*WHAT IS EXPECTED*
Return all lines in the material below that contain "with".

*DATA SECTION*
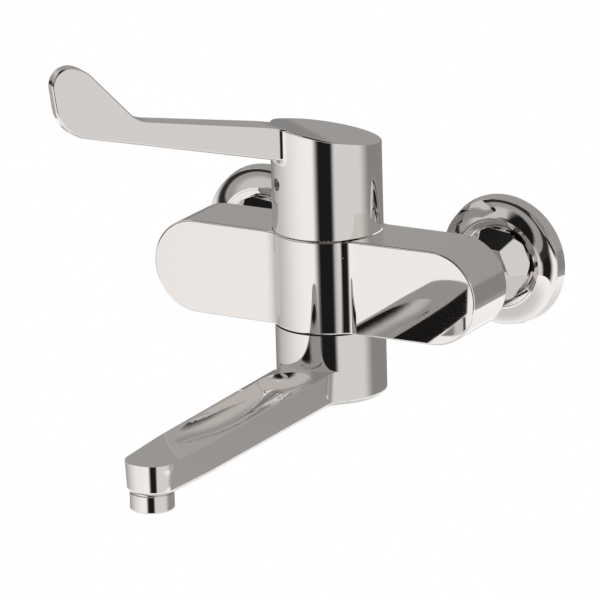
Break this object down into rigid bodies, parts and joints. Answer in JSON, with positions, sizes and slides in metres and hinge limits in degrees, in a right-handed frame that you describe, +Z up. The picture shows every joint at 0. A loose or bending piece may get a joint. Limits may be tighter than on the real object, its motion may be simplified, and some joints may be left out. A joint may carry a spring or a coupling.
{
  "type": "elbow lever tap",
  "caption": "Wall-mounted single-lever mixer tap with a long elbow lever, oval body, swivel spout and round rosettes.",
  "frame": {"origin": "on the wall, midway between the axes of the two supply threads", "axes": "+Y into the wall along the supply threads, +Z up, the room and the spout on the -Y side, +X to the right as seen from the room"},
  "size_m": [0.2242, 0.2893, 0.2144],
  "materials": {
    "chrome": "polished",
    "brass": "machined",
    "steel": "turned",
    "cartridge_plastic": "moulded",
    "ceramic": "ground ceramic",
    "seal": "moulded",
    "slide_plastic": "moulded",
    "plug_plastic": "glossy",
    "aerator_plastic": "moulded"
  },
  "bodies": {
    "fixed_body": {"body_casting": "chrome", "rosette_left": "chrome", "rosette_right": "chrome", "union_nut_left": "chrome", "union_nut_right": "chrome", "inlet_nipple_left": "chrome", "inlet_nipple_right": "chrome", "eccentric_union_left": "brass", "eccentric_union_right": "brass", "sieve_washer_left": "seal", "sieve_washer_right": "seal", "cartridge_base": "cartridge_plastic", "base_seals": "seal", "fixed_disc": "ceramic", "cartridge_housing": "cartridge_plastic", "retaining_nut": "brass", "cover_sleeve": "chrome", "outlet_spindle": "brass", "spindle_ring_upper": "seal", "spindle_ring_lower": "seal", "slide_washer": "slide_plastic", "slide_ring": "slide_plastic"},
    "spout": {"spout_casting": "chrome", "aerator_housing": "chrome", "aerator_washer": "seal", "aerator_insert": "aerator_plastic"},
    "turning_guide": {"stem_guide": "cartridge_plastic", "pivot_pin": "steel"},
    "sliding_disc": {"disc_carrier": "cartridge_plastic", "moving_disc": "ceramic"},
    "lever": {"lever_handle": "chrome", "lever_stem": "brass", "fixing_screw": "steel", "index_plug": "plug_plastic"}
  },
  "joints": [
    {"name": "spout_swivel", "type": "hinge", "parent": "fixed_body", "child": "spout", "pos_m": [0, -0.065, -0.055], "axis": [0, 0, 1], "range_deg": [-75, 75]},
    {"name": "lever_swivel", "type": "hinge", "parent": "fixed_body", "child": "turning_guide", "pos_m": [0, -0.065, 0.0255], "axis": [0, 0, 1], "range_deg": [-5, 75]},
    {"name": "lever_lift", "type": "hinge", "parent": "turning_guide", "child": "lever", "pos_m": [0, -0.065, 0.0255], "axis": [-0.8192, 0.5736, 0], "range_deg": [0, 20]},
    {"name": "disc_slide", "type": "slide", "parent": "turning_guide", "child": "sliding_disc", "axis": [-0.5736, -0.8192, 0], "range_m": [-0.0001, 0.0034]}
  ],
  "couplings": [
    {"joint": "disc_slide", "follows": "lever_lift", "m_per_rad": 0.0094}
  ]
}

*FINAL ANSWER*
Break this object down into rigid bodies, parts and joints. Answer in JSON, with positions, sizes and slides in metres and hinge limits in degrees, in a right-handed frame that you describe, +Z up. The picture shows every joint at 0. A loose or bending piece may get a joint. Limits may be tighter than on the real object, its motion may be simplified, and some joints may be left out. A joint may carry a spring or a coupling.
  "caption": "Wall-mounted single-lever mixer tap with a long elbow lever, oval body, swivel spout and round rosettes.",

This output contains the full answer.